# [RAW RECORDS]
^^^^^^^^^^^^^^^^
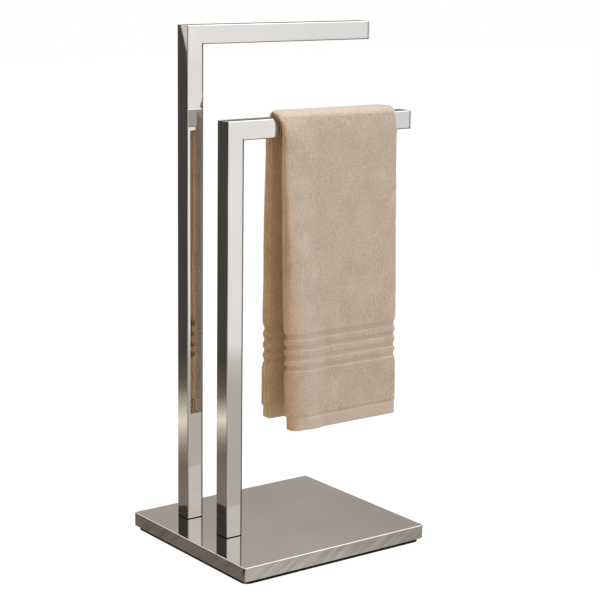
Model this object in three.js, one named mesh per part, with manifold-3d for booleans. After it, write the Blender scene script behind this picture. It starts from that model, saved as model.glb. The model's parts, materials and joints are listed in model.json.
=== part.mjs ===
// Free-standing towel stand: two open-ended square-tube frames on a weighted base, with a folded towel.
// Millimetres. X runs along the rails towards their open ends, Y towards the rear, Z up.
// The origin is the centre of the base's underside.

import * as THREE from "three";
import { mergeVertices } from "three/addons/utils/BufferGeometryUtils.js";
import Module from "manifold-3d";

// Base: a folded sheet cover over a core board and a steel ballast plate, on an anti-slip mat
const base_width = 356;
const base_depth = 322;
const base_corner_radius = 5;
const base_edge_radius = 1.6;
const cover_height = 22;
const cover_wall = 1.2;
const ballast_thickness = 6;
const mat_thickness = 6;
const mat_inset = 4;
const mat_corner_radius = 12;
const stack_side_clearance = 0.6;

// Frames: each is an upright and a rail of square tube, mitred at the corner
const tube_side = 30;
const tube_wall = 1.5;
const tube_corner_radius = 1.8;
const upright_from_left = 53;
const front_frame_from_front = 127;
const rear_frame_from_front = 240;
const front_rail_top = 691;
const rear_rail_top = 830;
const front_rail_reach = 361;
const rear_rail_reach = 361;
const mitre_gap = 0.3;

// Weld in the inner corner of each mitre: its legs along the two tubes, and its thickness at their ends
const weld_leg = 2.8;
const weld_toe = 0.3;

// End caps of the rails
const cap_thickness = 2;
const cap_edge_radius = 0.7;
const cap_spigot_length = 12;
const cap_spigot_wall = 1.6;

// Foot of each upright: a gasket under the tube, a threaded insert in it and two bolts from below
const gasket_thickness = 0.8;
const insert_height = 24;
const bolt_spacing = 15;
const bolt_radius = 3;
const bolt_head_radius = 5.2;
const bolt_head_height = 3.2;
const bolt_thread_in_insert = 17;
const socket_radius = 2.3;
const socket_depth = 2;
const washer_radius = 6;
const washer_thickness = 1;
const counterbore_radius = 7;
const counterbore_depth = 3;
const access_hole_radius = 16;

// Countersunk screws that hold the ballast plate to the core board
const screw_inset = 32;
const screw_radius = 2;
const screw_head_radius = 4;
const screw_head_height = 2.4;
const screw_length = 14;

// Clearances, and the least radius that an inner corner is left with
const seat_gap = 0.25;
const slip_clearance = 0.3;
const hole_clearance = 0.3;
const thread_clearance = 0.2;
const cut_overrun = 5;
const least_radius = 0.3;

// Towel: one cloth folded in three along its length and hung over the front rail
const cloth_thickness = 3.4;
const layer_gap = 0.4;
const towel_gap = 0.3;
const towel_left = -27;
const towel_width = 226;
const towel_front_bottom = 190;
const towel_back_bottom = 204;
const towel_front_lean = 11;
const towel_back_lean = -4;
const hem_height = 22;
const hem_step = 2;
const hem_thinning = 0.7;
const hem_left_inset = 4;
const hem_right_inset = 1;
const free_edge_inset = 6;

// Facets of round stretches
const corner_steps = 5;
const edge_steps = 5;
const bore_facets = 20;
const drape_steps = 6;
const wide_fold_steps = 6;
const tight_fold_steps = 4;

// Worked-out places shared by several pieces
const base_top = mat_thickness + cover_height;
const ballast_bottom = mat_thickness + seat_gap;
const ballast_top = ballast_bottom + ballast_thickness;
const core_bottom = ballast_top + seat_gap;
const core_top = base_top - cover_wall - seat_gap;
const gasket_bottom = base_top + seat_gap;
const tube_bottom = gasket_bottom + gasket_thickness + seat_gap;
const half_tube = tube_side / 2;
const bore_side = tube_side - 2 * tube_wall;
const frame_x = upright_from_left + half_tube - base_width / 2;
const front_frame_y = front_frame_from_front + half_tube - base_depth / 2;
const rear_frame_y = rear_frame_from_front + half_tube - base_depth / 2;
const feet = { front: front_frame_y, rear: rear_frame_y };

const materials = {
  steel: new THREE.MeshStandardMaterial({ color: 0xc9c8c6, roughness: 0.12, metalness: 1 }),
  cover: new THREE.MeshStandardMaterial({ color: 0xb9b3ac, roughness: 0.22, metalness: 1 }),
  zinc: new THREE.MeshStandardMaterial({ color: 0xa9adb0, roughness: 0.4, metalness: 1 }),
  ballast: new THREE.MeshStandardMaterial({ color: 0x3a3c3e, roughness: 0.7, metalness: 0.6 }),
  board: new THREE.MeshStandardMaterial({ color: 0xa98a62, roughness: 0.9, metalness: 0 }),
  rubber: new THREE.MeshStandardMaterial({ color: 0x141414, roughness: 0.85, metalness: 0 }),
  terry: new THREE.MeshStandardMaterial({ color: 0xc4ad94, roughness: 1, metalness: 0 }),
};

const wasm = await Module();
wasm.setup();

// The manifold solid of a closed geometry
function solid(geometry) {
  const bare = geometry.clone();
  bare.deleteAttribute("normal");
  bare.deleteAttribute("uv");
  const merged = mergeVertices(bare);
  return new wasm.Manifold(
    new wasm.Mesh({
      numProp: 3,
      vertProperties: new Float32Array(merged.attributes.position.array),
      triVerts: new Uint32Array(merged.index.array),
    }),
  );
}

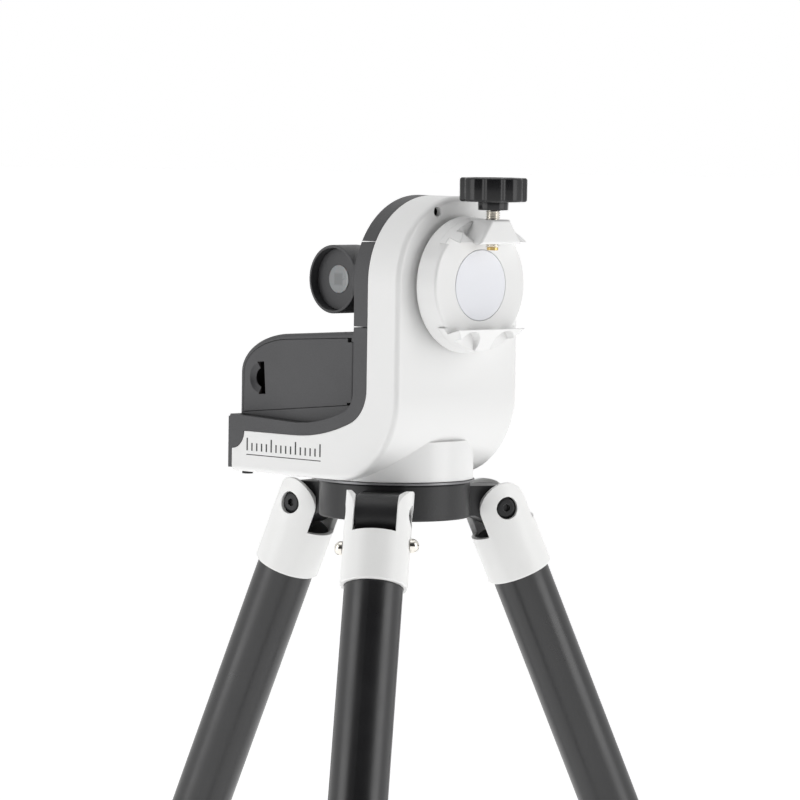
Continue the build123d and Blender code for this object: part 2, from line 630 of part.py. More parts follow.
^^^^^^^^^^^^^^^^
# [TASK DIRECTIONS]
Restate the records, all of them, precisely as written.

# [OUTPUT BELOW]
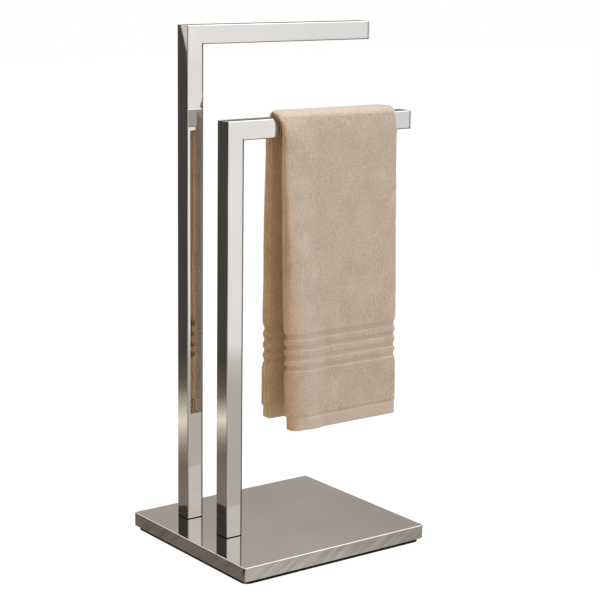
Model this object in three.js, one named mesh per part, with manifold-3d for booleans. After it, write the Blender scene script behind this picture. It starts from that model, saved as model.glb. The model's parts, materials and joints are listed in model.json.
=== part.mjs ===
// Free-standing towel stand: two open-ended square-tube frames on a weighted base, with a folded towel.
// Millimetres. X runs along the rails towards their open ends, Y towards the rear, Z up.
// The origin is the centre of the base's underside.

import * as THREE from "three";
import { mergeVertices } from "three/addons/utils/BufferGeometryUtils.js";
import Module from "manifold-3d";

// Base: a folded sheet cover over a core board and a steel ballast plate, on an anti-slip mat
const base_width = 356;
const base_depth = 322;
const base_corner_radius = 5;
const base_edge_radius = 1.6;
const cover_height = 22;
const cover_wall = 1.2;
const ballast_thickness = 6;
const mat_thickness = 6;
const mat_inset = 4;
const mat_corner_radius = 12;
const stack_side_clearance = 0.6;

// Frames: each is an upright and a rail of square tube, mitred at the corner
const tube_side = 30;
const tube_wall = 1.5;
const tube_corner_radius = 1.8;
const upright_from_left = 53;
const front_frame_from_front = 127;
const rear_frame_from_front = 240;
const front_rail_top = 691;
const rear_rail_top = 830;
const front_rail_reach = 361;
const rear_rail_reach = 361;
const mitre_gap = 0.3;

// Weld in the inner corner of each mitre: its legs along the two tubes, and its thickness at their ends
const weld_leg = 2.8;
const weld_toe = 0.3;

// End caps of the rails
const cap_thickness = 2;
const cap_edge_radius = 0.7;
const cap_spigot_length = 12;
const cap_spigot_wall = 1.6;

// Foot of each upright: a gasket under the tube, a threaded insert in it and two bolts from below
const gasket_thickness = 0.8;
const insert_height = 24;
const bolt_spacing = 15;
const bolt_radius = 3;
const bolt_head_radius = 5.2;
const bolt_head_height = 3.2;
const bolt_thread_in_insert = 17;
const socket_radius = 2.3;
const socket_depth = 2;
const washer_radius = 6;
const washer_thickness = 1;
const counterbore_radius = 7;
const counterbore_depth = 3;
const access_hole_radius = 16;

// Countersunk screws that hold the ballast plate to the core board
const screw_inset = 32;
const screw_radius = 2;
const screw_head_radius = 4;
const screw_head_height = 2.4;
const screw_length = 14;

// Clearances, and the least radius that an inner corner is left with
const seat_gap = 0.25;
const slip_clearance = 0.3;
const hole_clearance = 0.3;
const thread_clearance = 0.2;
const cut_overrun = 5;
const least_radius = 0.3;

// Towel: one cloth folded in three along its length and hung over the front rail
const cloth_thickness = 3.4;
const layer_gap = 0.4;
const towel_gap = 0.3;
const towel_left = -27;
const towel_width = 226;
const towel_front_bottom = 190;
const towel_back_bottom = 204;
const towel_front_lean = 11;
const towel_back_lean = -4;
const hem_height = 22;
const hem_step = 2;
const hem_thinning = 0.7;
const hem_left_inset = 4;
const hem_right_inset = 1;
const free_edge_inset = 6;

// Facets of round stretches
const corner_steps = 5;
const edge_steps = 5;
const bore_facets = 20;
const drape_steps = 6;
const wide_fold_steps = 6;
const tight_fold_steps = 4;

// Worked-out places shared by several pieces
const base_top = mat_thickness + cover_height;
const ballast_bottom = mat_thickness + seat_gap;
const ballast_top = ballast_bottom + ballast_thickness;
const core_bottom = ballast_top + seat_gap;
const core_top = base_top - cover_wall - seat_gap;
const gasket_bottom = base_top + seat_gap;
const tube_bottom = gasket_bottom + gasket_thickness + seat_gap;
const half_tube = tube_side / 2;
const bore_side = tube_side - 2 * tube_wall;
const frame_x = upright_from_left + half_tube - base_width / 2;
const front_frame_y = front_frame_from_front + half_tube - base_depth / 2;
const rear_frame_y = rear_frame_from_front + half_tube - base_depth / 2;
const feet = { front: front_frame_y, rear: rear_frame_y };

const materials = {
  steel: new THREE.MeshStandardMaterial({ color: 0xc9c8c6, roughness: 0.12, metalness: 1 }),
  cover: new THREE.MeshStandardMaterial({ color: 0xb9b3ac, roughness: 0.22, metalness: 1 }),
  zinc: new THREE.MeshStandardMaterial({ color: 0xa9adb0, roughness: 0.4, metalness: 1 }),
  ballast: new THREE.MeshStandardMaterial({ color: 0x3a3c3e, roughness: 0.7, metalness: 0.6 }),
  board: new THREE.MeshStandardMaterial({ color: 0xa98a62, roughness: 0.9, metalness: 0 }),
  rubber: new THREE.MeshStandardMaterial({ color: 0x141414, roughness: 0.85, metalness: 0 }),
  terry: new THREE.MeshStandardMaterial({ color: 0xc4ad94, roughness: 1, metalness: 0 }),
};

const wasm = await Module();
wasm.setup();

// The manifold solid of a closed geometry
function solid(geometry) {
  const bare = geometry.clone();
  bare.deleteAttribute("normal");
  bare.deleteAttribute("uv");
  const merged = mergeVertices(bare);
  return new wasm.Manifold(
    new wasm.Mesh({
      numProp: 3,
      vertProperties: new Float32Array(merged.attributes.position.array),
      triVerts: new Uint32Array(merged.index.array),
    }),
  );
}

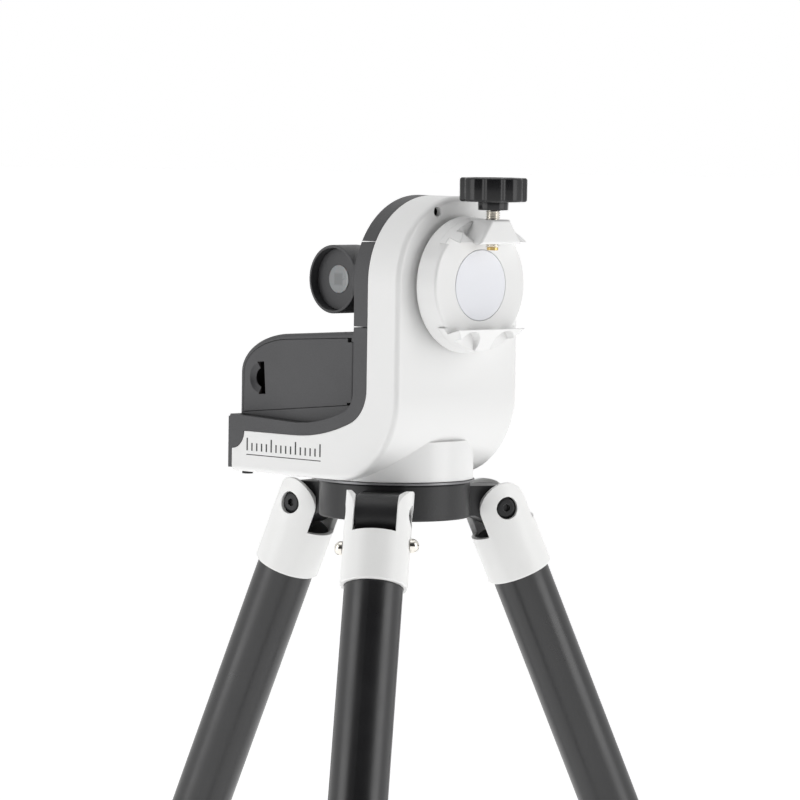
Continue the build123d and Blender code for this object: part 2, from line 630 of part.py. More parts follow.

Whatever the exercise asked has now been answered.